フェミニズム論争に利用するための無茶読解でドラえもんをゆがめるのはやめて欲しいということ。
蛇足1
あともっと言えば、
未来にしずかからのびたへの恋愛感情が芽生えるのも
のびたがダメなことやってるところをしずかが助けて励ますエピソード*2からなので
『しずちゃんさようなら』自体がこの2人の恋愛関係の前奏みたいにもなっており
これが藤子不二夫による恋愛主義へのアンチテーゼなのだみたいな読みは
尚更疑問符がつきます。
(お友達だもの!はその時のしずかの真情ではありますがid:cdb氏はそれを素直に読みすぎかもしれない)
蛇足2
また、現代で女子から男子への「お友達」発言は距離を取る時の台詞ですが、大昔の漫画の台詞を現代と同じ感覚で読んで良いのだろうか。

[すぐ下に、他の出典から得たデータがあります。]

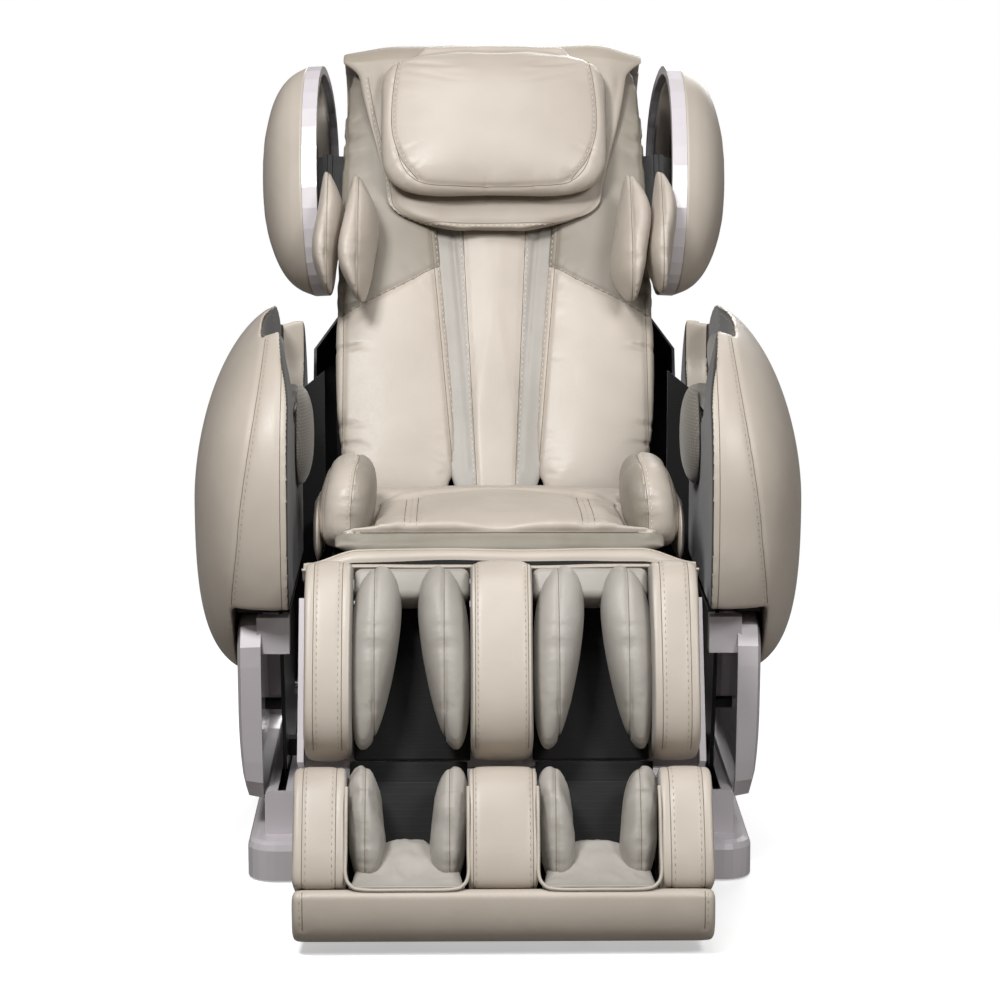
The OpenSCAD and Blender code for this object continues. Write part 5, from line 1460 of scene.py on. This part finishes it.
@dataclass
class LegRest:
    """Calf and foot units: bolsters, airbags, wells and the leather lip."""

    shop: Workshop
    channel_x: float = 0.127         # middle of a calf channel
    channel: tuple[float, float] = (0.0445, 0.2095)
    yoke_yz: tuple[tuple[float, float], ...] = ((-0.118, -0.036), (-0.050, 0.010))
    shade_curtain_yz: tuple[tuple[float, float], ...] = ((-0.041, -0.287), (-0.0345, -0.2565))
    well_x: float = 0.132            # middle of a foot well
    well_inner: float = 0.0485
    well_outer: float = 0.2155
    well_front: float = -0.1715
    sole_z: float = -0.4605
    calf_swell: float = 1.40
    foot_swell: float = 1.60

    def build(self) -> None:
        """Makes every padded piece of the leg rest."""
        self.bolsters("calf_bolsters", "leg")
        self.bolsters("foot_bolsters", "foot")
        self.calf_airbags()
        self.foot_pads()
        self.lip()
        for name, side in SIDES.items():
            self.yoke(name, side)
            self.shade_curtain(name, side)
            self.sole(name, side)
            self.well_piping(name, side)

    def bolsters(self, node: str, body: str) -> None:
        """Three bolsters of a unit with grey inner faces and edge seams, and the lining of its channels in
        near-black, darkened as painted shade.
        """
        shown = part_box(node)
        width = shown[1].x - shown[0].x
        for name, place in (("left", -1), ("middle", 0), ("right", 1)):
            x = place * width * 0.44
            obj = pad_from(node, f"{node}_leather_{name}", LEG, lambda p: abs(p.x - x) < 0.03, levels=3)
            centre = LEG_HOME @ middle(obj.data.vertices)
            edges = []
            for corner, inward in zip(span(obj, STRAIGHT), (1, -1)):
                outer = place != 0 and (corner.x > 0) == (place > 0)
                inset, beside = (14 * MM, 5 * MM) if outer else (7 * MM, 4 * MM)
                rays = around(Vector((corner.x + inward * inset, centre.y, centre.z)), 84, 262, LEG)
                edges.append(Seam(rays, depth=1.4 * MM, width=4 * MM, rows=(inward * beside,)))
            self.shop.sew(obj, body, edges)

            def inner_face(face: Any) -> bool:
                inwards = face.normal.x * (1 if place <= 0 else -1)
                return (inwards if place else abs(inwards)) > 0.55

            self.shop.paint(obj, Slot.GREY_LEATHER, inner_face)
            self.shop.finish_piece(obj, body, Slot.LEATHER, [node] if place < 0 else [], fill=0.9)
        # The channels' lining from the CAD node, near-black so that the channel reads as deep shade: painted
        # shade.
        for name, side in SIDES.items():
            bm = keep_islands(welded(node), lambda p: abs(p.x - side * width * 0.245) < 0.05)
            bmesh.ops.bevel(
                bm, geom=bm.edges[:], offset=3 * MM, segments=3, profile=0.5, affect="EDGES", material=-1
            )
            self.shop.line(to_object(bm, f"{node}_lining_{name}"), body)

    def calf_airbags(self) -> None:
        """Four leaf-shaped calf airbags with a seam down their front edge."""
        for i, spot in enumerate(solid_middles("calf_pads")):
            x = spot.x
            obj = pad_from("calf_pads", f"calf_airbag_{i + 1}", LEG, lambda p: abs(p.x - x) < 5 * MM)
            shift = math.copysign(1 if abs(x) > self.channel_x else -1, x) * 3 * MM

            def swell(place: Vector, normal: Vector) -> Vector:
                return Vector((x + shift + (place.x - x) * self.calf_swell, place.y, place.z))

            reshape(obj, swell)
            remesh(obj, 5.0 * MM)
            seams = [Seam(leaf_ridge(obj, LEG), depth=2.2 * MM, width=3.5 * MM, gather=1.6 * MM)]
            nodes = [] if i else ["calf_pads"]
            self.shop.pads.append(Pad(obj, "leg", seams, 5.0, 6 * MM, 0.8, nodes, slot=Slot.GREY_LEATHER))

    def foot_pads(self) -> None:
        """Foot airbags beside each foot."""
        beside = [p for p in solid_middles("foot_pads") if abs(abs(p.x) - self.well_x) > 0.03]
        for i, spot in enumerate(beside):
            obj = pad_from("foot_pads", f"foot_pad_{i + 1}", LEG, lambda p: (p - spot).length < 4 * MM)
            outer = abs(spot.x) > self.well_x
            wall = math.copysign(self.well_outer if outer else self.well_inner, spot.x)

            def swell(place: Vector, normal: Vector) -> Vector:
                wide = Vector((wall + (place.x - wall) * self.foot_swell, place.y, place.z))
                folds = wrinkle(Vector((place.x, place.y, place.z * 0.5)), 0.036, 3.1 * i)
                return wide + normal * folds * 4.0 * MM

            reshape(obj, swell)
            remesh(obj, 4.5 * MM)
            seams = [Seam(leaf_ridge(obj, LEG), depth=2.2 * MM, width=3.5 * MM, gather=1.6 * MM)]
            self.shop.pads.append(Pad(obj, "foot", seams, 4.0, 4 * MM, 0.7, slot=Slot.GREY_LEATHER))

    def lip(self) -> None:
        """The leather-covered lip under the toes."""
        bm = welded("foot_base")
        bmesh.ops.triangulate(bm, faces=bm.faces[:])
        obj = to_object(bm, "foot_lip_leather")
        remesh(obj, 4.0 * MM)
        relax(obj, 12)

        def tuck(place: Vector, normal: Vector) -> Vector:
            own = LEG_HOME @ place
            under = max(0.0, -0.474 - own.z)
            front = smooth_step(-own.y, 0.02, 0.15)
            own.y += front * (under * 0.30 + under * under * 3.0)
            own.z += under * 0.10 * front
            return LEG @ own

        reshape(obj, tuck)
        seams = []
        for side in (-1, 1):
            edge = [Vector((side * 0.275, -0.18, z)) for z in (-0.466, -0.49, -0.515)]
            seams.append(Seam(pressed(edge, LEG), depth=1.2 * MM, rows=(side * 4 * MM,)))
        self.shop.sew(obj, "foot", seams)
        self.shop.finish_piece(obj, "foot", Slot.LEATHER, ["foot_base"], fill=0.9)

    def block(
        self, name: str, side: int, edges: Sequence[float], corners: Sequence[Sequence[float]], radius: float
    ) -> Piece:
        """A block with rounded edges in the leg rest's frame.

        Args:
            name: the new object's name.
            side: which side of the chair it's on.
            edges: its two X on the right side.
            corners: Y and Z of its lowest and of its highest corner.
            radius: how round its edges are.

        Returns:
            The block.
        """
        low, high = (Vector((x, *yz)) for x, yz in zip(sorted(side * edge for edge in edges), corners))
        size, centre = high - low, (low + high) / 2
        bm = bmesh.new()
        bmesh.ops.create_cube(bm, size=1.0, matrix=Matrix.Diagonal((*size, 1)))
        bmesh.ops.bevel(
            bm, geom=bm.edges[:], offset=radius, segments=5, profile=0.5, affect="EDGES", material=-1
        )
        bmesh.ops.transform(bm, matrix=LEG @ Matrix.Translation(centre), verts=bm.verts[:])
        return to_object(bm, name)

    def yoke(self, name: str, side: int) -> None:
        """The padded panel that closes the top of a calf channel."""
        obj = self.block(f"calf_yoke_{name}", side, self.channel, self.yoke_yz, 12 * MM)
        self.shop.finish_piece(obj, "leg", Slot.GREY_LEATHER, fill=0.6)

    def shade_curtain(self, name: str, side: int) -> None:
        """A near-black sheet behind the gap between the calf unit and the foot unit: painted shade."""
        edges = (self.well_inner, self.well_outer)
        obj = self.block(f"foot_curtain_{name}", side, edges, self.shade_curtain_yz, 1 * MM)
        self.shop.line(obj, "foot")

    def sole(self, name: str, side: int) -> None:
        """The loose leather over the sole roller, rising towards the back of the foot well."""
        across, along = 44, 34
        bm = bmesh.new()
        rows = []
        for j in range(along + 1):
            v = j / along
            row = []
            for i in range(across + 1):
                u = 2 * i / across - 1
                x, y = side * self.well_x + u * (0.079 - 0.019 * v), -0.171 + 0.113 * v
                rise = 0.080 * smooth_step(v, -0.05, 0.8) * (1 - 0.30 * u * u)
                loose = (1 - abs(u) ** 5) * min(1.0, v * 5) * min(1.0, (1 - v) * 6)
                fold = wrinkle(Vector((x, y * 1.3, 0)), 0.040, 6.3 + side) * 5 * MM
                row.append(bm.verts.new(LEG @ Vector((x, y, self.sole_z + 1.5 * MM + rise + fold * loose))))
            rows.append(row)
        weave(bm, rows)
        rim = rows[0] + [r[-1] for r in rows[1:]] + rows[-1][-2::-1] + [r[0] for r in rows[-2:0:-1]]
        below = []
        for vert in rim:
            own = LEG_HOME @ vert.co
            below.append(bm.verts.new(LEG @ Vector((own.x, own.y, self.sole_z))))
        for i in range(len(rim)):
            k = (i + 1) % len(rim)
            bm.faces.new((rim[k], rim[i], below[i], below[k]))
        bm.faces.new(below)
        bmesh.ops.recalc_face_normals(bm, faces=bm.faces[:])
        obj = to_object(bm, f"sole_cushion_{name}")
        self.shop.finish_piece(obj, "foot", Slot.GREY_LEATHER, ["foot_pads"] if side < 0 else [], fill=0.5)

    def well_piping(self, name: str, side: int) -> None:
        """The leather piping round the mouth of a foot well."""
        outer, inner = self.well_outer + 0.5 * MM, self.well_inner - 0.5 * MM
        corner = ((0, -0.318), (0, -0.35), (0, -0.41), (0, -0.442), (0.007, -0.457), (0.024, -0.463))
        own = [(outer - inset, z) for inset, z in corner]
        own += [(self.well_x, -0.4635)] + [(inner + inset, z) for inset, z in reversed(corner)]
        points = [Vector((side * x, self.well_front + 0.4 * max(0.0, z + 0.35), z)) for x, z in own]
        path = [LEG @ p for p in curve_through(points)]
        obj = tube_mesh(f"foot_well_piping_{name}", [path], 2.6 * MM, self.shop.finishes.of(Slot.LEATHER))
        self.shop.finish_piece(obj, "foot", None)


# Studio --------------------------------------------------------------------------------


@dataclass
class Studio:
    """Camera, floor, backdrop light and lamps."""

    lens_mm: float = 113.3
    distance: float = 4.5
    pivot: tuple[float, float, float] = (0.0, -0.35, 1.36)
    pitch: float = 0.1727
    yaw: float = math.radians(-0.8)
    aim: tuple[float, float, float] = (0.0, -0.1, 0.6)
    sky: str = "#f4f2ef"
    sky_strength: float = 0.12
    floor_grey: str = "#f4f4f4"
    bounce_grey: str = "#7d7a76"
    floor_glow: float = 0.45
    floor_fade: tuple[float, float] = (0.75, 1.9)    # from here to there the floor fades to white
    lamps: tuple[tuple[str, tuple[float, float, float], float, float], ...] = (
        ("key", (-1.2, -2.4, 3.3), 104, 0.8),
        ("fill", (1.6, -2.8, 2.7), 56, 0.9),
        ("top", (0.0, -1.2, 3.6), 24, 1.0),
        ("rear", (0.8, 3.2, 2.4), 85, 2.0),
    )

    def camera(self) -> None:
        """Places the camera in front of the chair, a little above it."""
        data = bpy.data.cameras.new("camera")
        data.sensor_width, data.lens = 36.0, self.lens_mm
        camera = add_object("camera", data)
        turn = Matrix.Rotation(self.yaw, 3, "Z")
        camera.location = Vector(self.pivot) + turn @ Vector((0, -self.distance, 0))
        look = turn @ Vector((0, math.cos(self.pitch), -math.sin(self.pitch)))
        camera.rotation_euler = look.to_track_quat("-Z", "Y").to_euler()
        bpy.context.scene.camera = camera

    def lamp(self, name: str, place: tuple[float, float, float], watts: float, size: float) -> None:
        """A square soft lamp aimed at the middle of the chair."""
        data = bpy.data.lights.new(name, "AREA")
        data.energy, data.size = watts, size
        lamp = add_object(name, data)
        lamp.location = place
        aim = Vector(self.aim) - Vector(place)
        lamp.rotation_euler = aim.to_track_quat("-Z", "Y").to_euler()

    def world(self) -> None:
        """An even sky: white to the eye, in gloss and through glass, and softer on the object."""
        world = bpy.data.worlds.new("studio")
        bpy.context.scene.world = world
        world.use_nodes = True
        tree = world.node_tree
        tree.nodes.clear()
        path = add_node(tree, "ShaderNodeLightPath").outputs
        eye = {0: path["Is Camera Ray"], 1: path["Is Transmission Ray"]}
        seen = add_node(tree, "ShaderNodeMath", {}, eye, operation="MAXIMUM").outputs["Value"]
        ambient = plain(tree, "Background", linear(self.sky), self.sky_strength)
        white = plain(tree, "Background", linear("#ffffff"), 1.0)
        add_node(tree, "ShaderNodeOutputWorld", {}, {"Surface": mixed(tree, seen, ambient, white)})

    def floor(self) -> None:
        """A pale round floor that keeps the chair's soft shadow."""
        bm = bmesh.new()
        bmesh.ops.create_circle(bm, cap_ends=True, segments=96, radius=30.0)
        floor = to_object(bm, "studio_floor")
        material, tree, place = new_tree("pale_floor")
        path = add_node(tree, "ShaderNodeLightPath").outputs
        away = add_node(tree, "ShaderNodeVectorMath", {}, {0: place}, operation="LENGTH").outputs["Value"]
        near, beyond = self.floor_fade
        far = add_node(
            tree, "ShaderNodeMapRange", {"From Min": near, "From Max": beyond}, {"Value": away},
            interpolation_type="SMOOTHSTEP",
        ).outputs["Result"]
        paper = plain(tree, "BsdfDiffuse", linear(self.floor_grey))
        muted = plain(tree, "BsdfDiffuse", linear(self.bounce_grey))
        glow = plain(tree, "Emission", linear("#ffffff"), self.floor_glow)
        lit = add_node(tree, "ShaderNodeAddShader", {}, {0: paper, 1: glow}).outputs["Shader"]
        shown = mixed(tree, far, lit, plain(tree, "Emission", linear("#ffffff"), 1.0))
        surface = mixed(tree, path["Is Camera Ray"], muted, shown)
        add_node(tree, "ShaderNodeOutputMaterial", {}, {"Surface": surface})
        floor.data.materials.append(material)

    def build(self) -> None:
        """Sets up the whole studio."""
        self.camera()
        self.world()
        self.floor()
        for name, place, watts, size in self.lamps:
            self.lamp(name, place, watts, size)
        bpy.context.scene.view_settings.view_transform = "Standard"


def main() -> None:
    """Builds the studio and every piece of the chair in order."""
    logging.basicConfig(level=logging.INFO, format="%(message)s")
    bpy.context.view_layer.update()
    Studio().build()
    finishes = Finishes()
    finishes.dress_frame()
    shop = Workshop(finishes)
    for assembly in (Arms(shop), Seat(shop), Backrest(shop), LegRest(shop)):
        assembly.build()
    shop.fill_with_air()
    shop.sew_pads()


if __name__ == "__main__":
    main()
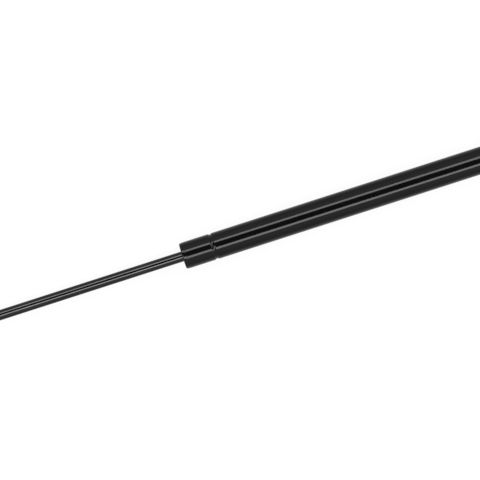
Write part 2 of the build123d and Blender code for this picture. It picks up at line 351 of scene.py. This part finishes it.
def tube_shell():
    """The painted tube with its grooves and rolled ends. The rod end draws in before its corner."""
    bore = tube_radius - tube_wall
    plug_lip = bore - plug_lip_reach
    rod_lip = bore - rod_lip_reach
    end_radius = tube_radius - end_slope_drop
    slope_start = tube_front - end_slope_length
    rear_inside = tube_rear + tube_wall
    front_inside = tube_front - tube_wall
    outside = wall(tube_radius, tube_rear + corner_radius, slope_start)
    inside = wall(bore, rear_inside, front_inside)
    rear_corner = (tube_rear + corner_radius, tube_radius - corner_radius)
    front_corner = (tube_front - corner_radius, end_radius - corner_radius)
    lip_corner = (tube_front - lip_edge_radius, rod_lip + lip_edge_radius)
    profile = chain(
        run((rear_inside, bore), (rear_inside, plug_lip)),
        run((rear_inside, plug_lip), (tube_rear, plug_lip)),
        run((tube_rear, plug_lip), (tube_rear, rear_corner[1])),
        arc(rear_corner, corner_radius, 180, -90),
        outside,
        dent((slope_start, tube_radius)),
        run((slope_start + crease_width, tube_radius), (front_corner[0], end_radius)),
        arc(front_corner, corner_radius, 90, -90),
        run((tube_front, front_corner[1]), (tube_front, lip_corner[1])),
        arc(lip_corner, lip_edge_radius, 0, -90),
        run((lip_corner[0], rod_lip), (front_inside, rod_lip)),
        run((front_inside, rod_lip), (front_inside, bore)),
        inside[::-1],
    )
    return turned("tube_shell", profile[:-1])


def rod_bar():
    """The polished rod, with its outer thread, its inner spigot and the riveted head."""
    thread_end = rod_face + rod_thread_length
    root = rod_thread_radius - rod_thread_depth
    rivet_end = rivet_face - rivet_height
    rivet_side = rivet_face - rivet_height / 2
    inner = chain(
        [(rivet_end, 0)],
        run((rivet_end, 0), (rivet_end, spigot_radius)),
        arc((rivet_side, rivet_radius - rivet_height / 2), rivet_height / 2, 180, -90)[1:],
        run((rivet_side, rivet_radius), (rivet_face, rivet_radius)),
        run((rivet_face, rivet_radius), (rivet_face, spigot_radius)),
        run((rivet_face, spigot_radius), (stop_face, spigot_radius)),
        run((stop_face, spigot_radius), (stop_face, rod_radius - edge_break)),
        run((stop_face + edge_break, rod_radius), (rod_face - edge_break, rod_radius)),
        run((rod_face, rod_radius - edge_break), (rod_face, root)),
    )
    mesh = bmesh.new()
    skin(mesh, [round_x(x, radius, around) for x, radius in inner])
    thread(mesh, "X", rod_face, thread_end, root, rod_thread_radius, rod_thread_depth, rod_thread_pitch,
           around)
    skin(mesh, [round_x(thread_end, root, around), round_x(thread_end, 0, around)])
    return finished("rod_bar", mesh, on_axis)


def plug_turned():
    """The plug with its threaded stud, the groove for its ring and the recess in its inner face."""
    thread_start = tube_rear - rod_thread_length
    root = rod_thread_radius - rod_thread_depth
    outside = tube_radius - tube_wall - seat_clearance
    nose = outside - plug_lip_reach
    face = tube_rear + tube_wall
    end = face + plug_length
    floor = end - plug_recess_depth
    room_start = face + plug_length / 2 - ring_room_width / 2
    room_end = room_start + ring_room_width
    body = chain(
        run((tube_rear, root), (tube_rear, nose)),
        run((tube_rear, nose), (face, nose)),
        run((face, nose), (face, outside - edge_break)),
        run((face + edge_break, outside), (room_start, outside)),
        run((room_start, outside), (room_start, ring_room_radius)),
        run((room_start, ring_room_radius), (room_end, ring_room_radius)),
        run((room_end, ring_room_radius), (room_end, outside)),
        run((room_end, outside), (end - edge_break, outside)),
        run((end, outside - edge_break), (end, plug_recess_radius + edge_break)),
        run((end - edge_break, plug_recess_radius), (floor, plug_recess_radius)),
        run((floor, plug_recess_radius), (floor, 0)),
    )
    mesh = bmesh.new()
    skin(mesh, [round_x(thread_start, 0, around), round_x(thread_start, root, around)])
    thread(mesh, "X", thread_start, tube_rear, root, rod_thread_radius, rod_thread_depth, rod_thread_pitch,
           around)
    skin(mesh, [round_x(x, radius, around) for x, radius in body])
    return finished("plug_turned", mesh, on_axis)


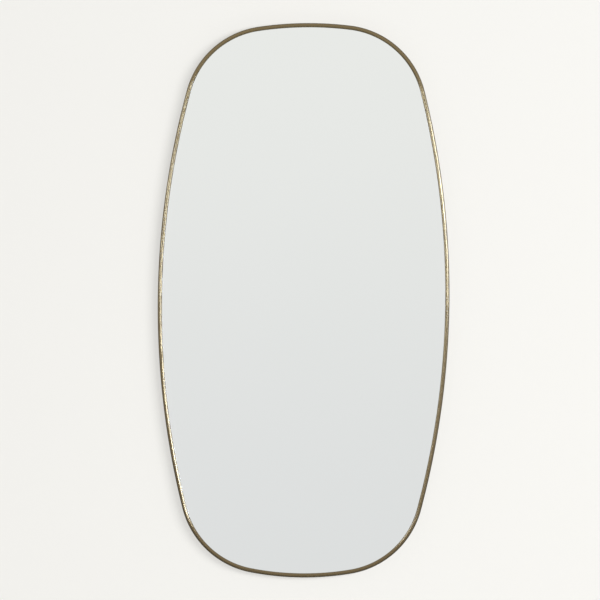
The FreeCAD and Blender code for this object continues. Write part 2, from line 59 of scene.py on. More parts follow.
# %% [markdown]
# ## The outline
#
# The real rim is rolled to a template. Seen from the front its edge is a closed chain of eight
# tangent arcs: four long ones, nearly straight, and four corners of one radius. An arc is easiest to
# describe by the bearing that its outward side faces, in degrees from +X. Between two bearings a and
# b, an arc of radius R moves the edge by R times (unit(b) - unit(a)). The corners' radius is known,
# so the four long radii follow from four straight equations: the chain closes in x and in z, and it
# has the mirror's overall width and height.

# %% Solve the four long radii from the overall size
CORNER_RADIUS = 173 * MM
JOINT_BEARINGS = (14, 83, 98.5, 164.75, 194, 259, 279.5, 345)
ARC_STARTS = (JOINT_BEARINGS[-1] - 360,) + JOINT_BEARINGS[:-1]
ARC_ENDS = JOINT_BEARINGS

OVERALL_WIDTH = 579 * MM
OVERALL_HEIGHT = 1100 * MM
HANGER_HEIGHT = 300 * MM

rim_low, rim_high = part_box("rim")
outline_middle = Vector((0, (rim_low.y + rim_high.y) / 2, -HANGER_HEIGHT))


def unit(bearing):
    """The direction in the outline's plane, (x, z), that a bearing in degrees points to."""
    return np.array([math.cos(math.radians(bearing)), math.sin(math.radians(bearing))])


def reach(first, last, low, high):
    """How far the arc between two bearings moves the edge per metre of radius, inside low to high."""
    a = min(max(first, low), high)
    b = min(max(last, low), high)
    return unit(b) - unit(a)


def solve_radii():
    """The radii of all eight arcs, long and corner in turn."""
    wanted = np.array([0.0, 0.0, -OVERALL_WIDTH, OVERALL_HEIGHT])
    table = np.zeros((4, 8))
    for number, (first, last) in enumerate(zip(ARC_STARTS, ARC_ENDS)):
        whole = unit(last) - unit(first)
        table[0:2, number] = whole
        table[2, number] = reach(first, last, 0, 180)[0]
        table[3, number] = reach(first, last, -90, 90)[1] + reach(first - 360, last - 360, -90, 90)[1]
    corners = table[:, 1::2].sum(axis=1) * CORNER_RADIUS
    long_radii = np.linalg.solve(table[:, 0::2], wanted - corners)
    radii = np.full(8, CORNER_RADIUS)
    radii[0::2] = long_radii
    return radii


RADII = solve_radii()
print("long radii, mm:", [round(r / MM, 1) for r in RADII[0::2]])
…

『しずちゃんさようなら』が描かれた1980年頃の小学生女子から男子への「お友達」は普通よりずっと近い間柄であることを宣言する、踏み込みである可能性はないか?
これは自分の中でも確信ないし調べるのめんどくさいんだけど一応気になった可能性として。その時代に生きてた人とかのコメントが欲しい。
蛇足3
そしてのびたとしずかの関係は典型的なだめんず。
肯定されて満足して努力しやがらねえのびた。